Supplied information ::
>>

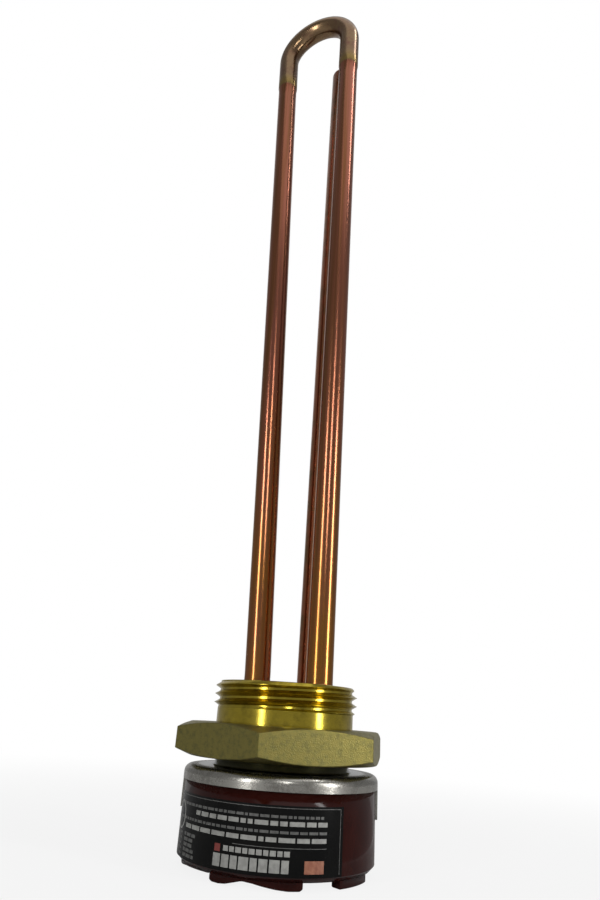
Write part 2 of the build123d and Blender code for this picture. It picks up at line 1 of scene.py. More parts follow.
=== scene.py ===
import bpy
import bmesh
import random
from math import asin, atan2, ceil, cos, degrees, hypot, pi, radians, sin, sqrt, tan
from mathutils import Matrix, Vector


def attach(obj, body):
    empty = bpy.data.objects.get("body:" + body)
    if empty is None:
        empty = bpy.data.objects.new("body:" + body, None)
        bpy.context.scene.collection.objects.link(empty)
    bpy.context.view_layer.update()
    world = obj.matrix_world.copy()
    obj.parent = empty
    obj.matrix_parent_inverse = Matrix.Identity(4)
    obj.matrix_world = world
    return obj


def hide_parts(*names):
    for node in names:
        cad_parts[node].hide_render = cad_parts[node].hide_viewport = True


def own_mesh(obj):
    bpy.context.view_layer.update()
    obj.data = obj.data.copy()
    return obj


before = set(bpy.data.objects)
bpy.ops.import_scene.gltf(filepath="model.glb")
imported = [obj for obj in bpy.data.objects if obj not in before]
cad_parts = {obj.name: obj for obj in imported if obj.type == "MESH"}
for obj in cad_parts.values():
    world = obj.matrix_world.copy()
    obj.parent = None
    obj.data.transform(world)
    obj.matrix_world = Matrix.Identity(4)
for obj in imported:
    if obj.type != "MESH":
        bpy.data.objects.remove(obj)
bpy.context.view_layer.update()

MM = 0.001

# Sizes of the pieces made here, in millimetres, as in the part's source
LEG_OFFSET = 11.0
SHEATH_RADIUS = 4.0
PRESSED_RADIUS = 4.25
BEND_RADIUS = 15.2
BEND_CENTRE_HEIGHT = 287.3
BEND_TWIST = 6.6
KNEE_HEIGHT = 14.2
UPPER_KNEE_HEIGHT = 262.0
KNEE_RADIUS = 60.0
PRESSED_START = 269.0
SWAGE_LENGTH = 0.9

POCKET_OFFSET = 13.9
POCKET_RADIUS = 4.5
POCKET_NOSE_RADIUS = 2.2
POCKET_TOP = 290.0
POCKET_CONE = 4.0

PLUG_BOTTOM = -8.6
PLUG_TOP = 11.3
NECK_RADIUS = 19.8
NECK_TOP = 4.0
THREAD_RADIUS = 20.955
THREAD_ROOT_RADIUS = 19.45
THREAD_PITCH = 2.309
THREAD_END_CHAMFER = 1.4
HEX_ACROSS_FLATS = 54.0
HEX_CORNER_ANGLE = -8.2
HEX_CHAMFER_ANGLE = 20.0
HEX_CHAMFER_INSET = 0.3

LABEL_RADIUS = 26.79
LABEL_MIDDLE = -57.2
PRINT_THICKNESS = 0.02

BODY_END = -33.5
LUG_DEPTH = 1.9
LUG_OUTER_RADIUS = 25.3
LUG_INNER_RADIUS = 22.4
BACK_LUGS = ((-18, 10), (52, 76), (98, 122), (146, 172))
# Depth of the wavy front lugs at angles round the body
LEFT_LUG = ((-140, 0.9), (-138, 1.25), (-134, 1.2), (-122, 0.6), (-110, 0.4), (-97, 0.3))
FRONT_LUG = (
    (-96, 1.55), (-94.5, 1.84), (-90, 1.9), (-85.5, 1.7), (-80, 1.1), (-75.5, 0.6), (-69.5, 0.8),
    (-64, 1.2), (-56.5, 1.65), (-49.5, 1.9), (-43, 1.86), (-41.5, 1.5),
)

DIAL_FACE = -35.0
DIAL_RADIUS = 11.0
SCALE_START = 90.0
SCALE_STEP = 40.0
SCALE_TICKS = 8

FLOOR_HEIGHT = -35.4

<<

Exercise requirements :: Everything from the first line of the material through the line containing "for node in" is to be printed exactly; lines after that are to be left out.

Solution to this problem ::
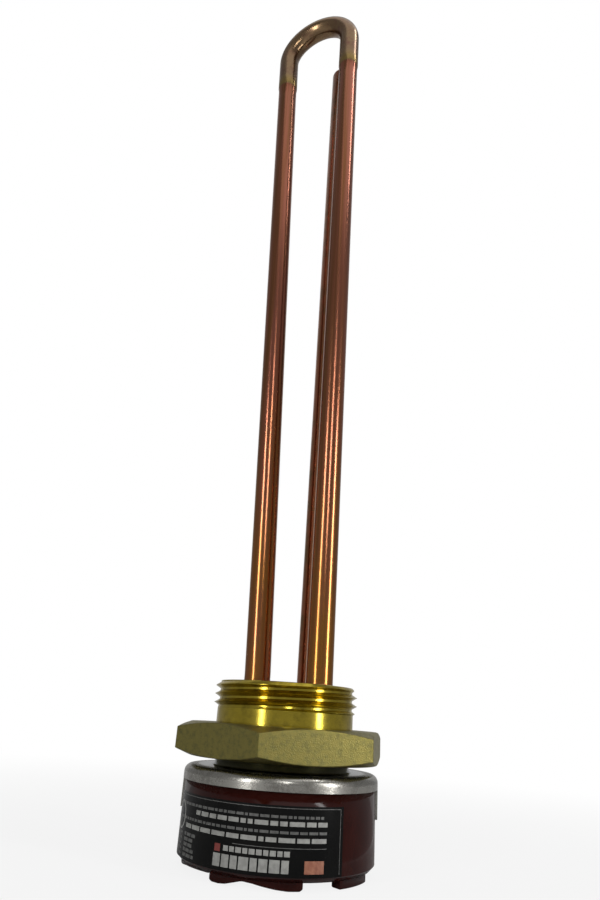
Write part 2 of the build123d and Blender code for this picture. It picks up at line 1 of scene.py. More parts follow.
=== scene.py ===
import bpy
import bmesh
import random
from math import asin, atan2, ceil, cos, degrees, hypot, pi, radians, sin, sqrt, tan
from mathutils import Matrix, Vector


def attach(obj, body):
    empty = bpy.data.objects.get("body:" + body)
    if empty is None:
        empty = bpy.data.objects.new("body:" + body, None)
        bpy.context.scene.collection.objects.link(empty)
    bpy.context.view_layer.update()
    world = obj.matrix_world.copy()
    obj.parent = empty
    obj.matrix_parent_inverse = Matrix.Identity(4)
    obj.matrix_world = world
    return obj


def hide_parts(*names):
    for node in names:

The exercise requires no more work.